■ Your goal ■
Look through the material below. Copy each line that contains the string "materials".
-- begin --
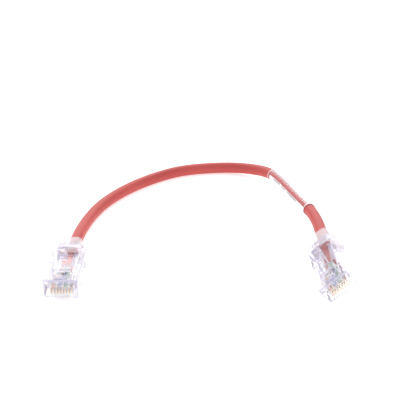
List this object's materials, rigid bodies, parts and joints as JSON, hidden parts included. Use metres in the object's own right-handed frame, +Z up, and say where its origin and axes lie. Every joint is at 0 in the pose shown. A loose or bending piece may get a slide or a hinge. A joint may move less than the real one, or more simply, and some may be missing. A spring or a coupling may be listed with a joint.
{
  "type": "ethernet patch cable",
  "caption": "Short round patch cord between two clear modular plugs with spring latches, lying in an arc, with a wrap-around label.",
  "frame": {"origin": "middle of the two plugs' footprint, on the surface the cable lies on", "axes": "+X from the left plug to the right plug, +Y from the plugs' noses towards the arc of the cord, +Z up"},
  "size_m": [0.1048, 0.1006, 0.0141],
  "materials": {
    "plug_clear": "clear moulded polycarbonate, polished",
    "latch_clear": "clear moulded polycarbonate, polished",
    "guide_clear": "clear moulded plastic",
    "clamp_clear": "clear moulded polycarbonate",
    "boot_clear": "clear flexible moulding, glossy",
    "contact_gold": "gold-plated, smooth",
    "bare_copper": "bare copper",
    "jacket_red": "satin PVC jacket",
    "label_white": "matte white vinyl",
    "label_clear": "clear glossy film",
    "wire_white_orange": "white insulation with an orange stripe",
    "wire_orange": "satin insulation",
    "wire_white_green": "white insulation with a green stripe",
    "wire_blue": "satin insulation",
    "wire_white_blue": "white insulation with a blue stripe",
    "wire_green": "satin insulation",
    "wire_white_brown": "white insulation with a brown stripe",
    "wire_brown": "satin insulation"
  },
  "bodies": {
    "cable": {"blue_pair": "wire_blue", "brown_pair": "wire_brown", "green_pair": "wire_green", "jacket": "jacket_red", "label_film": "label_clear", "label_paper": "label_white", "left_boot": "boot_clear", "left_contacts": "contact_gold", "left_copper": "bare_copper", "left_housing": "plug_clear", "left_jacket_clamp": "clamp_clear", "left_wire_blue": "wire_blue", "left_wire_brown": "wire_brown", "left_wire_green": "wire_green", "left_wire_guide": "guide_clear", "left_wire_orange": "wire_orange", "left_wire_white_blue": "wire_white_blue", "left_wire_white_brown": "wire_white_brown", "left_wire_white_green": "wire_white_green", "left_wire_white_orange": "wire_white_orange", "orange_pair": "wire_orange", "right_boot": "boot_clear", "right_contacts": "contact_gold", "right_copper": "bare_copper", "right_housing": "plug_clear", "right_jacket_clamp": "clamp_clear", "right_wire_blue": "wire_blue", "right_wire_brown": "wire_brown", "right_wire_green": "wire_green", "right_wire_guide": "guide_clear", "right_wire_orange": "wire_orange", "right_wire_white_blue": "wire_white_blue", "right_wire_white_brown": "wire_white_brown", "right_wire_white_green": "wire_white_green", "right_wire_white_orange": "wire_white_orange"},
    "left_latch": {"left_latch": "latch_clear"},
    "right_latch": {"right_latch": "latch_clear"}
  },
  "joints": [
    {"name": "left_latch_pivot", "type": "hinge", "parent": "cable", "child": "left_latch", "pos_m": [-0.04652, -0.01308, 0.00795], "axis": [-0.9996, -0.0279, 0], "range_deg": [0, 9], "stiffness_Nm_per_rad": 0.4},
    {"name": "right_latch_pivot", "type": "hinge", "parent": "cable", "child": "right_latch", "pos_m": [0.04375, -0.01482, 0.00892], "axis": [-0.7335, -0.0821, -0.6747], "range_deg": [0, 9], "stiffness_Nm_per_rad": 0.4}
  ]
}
-- end --
■ Task solution ■
List this object's materials, rigid bodies, parts and joints as JSON, hidden parts included. Use metres in the object's own right-handed frame, +Z up, and say where its origin and axes lie. Every joint is at 0 in the pose shown. A loose or bending piece may get a slide or a hinge. A joint may move less than the real one, or more simply, and some may be missing. A spring or a coupling may be listed with a joint.
  "materials": {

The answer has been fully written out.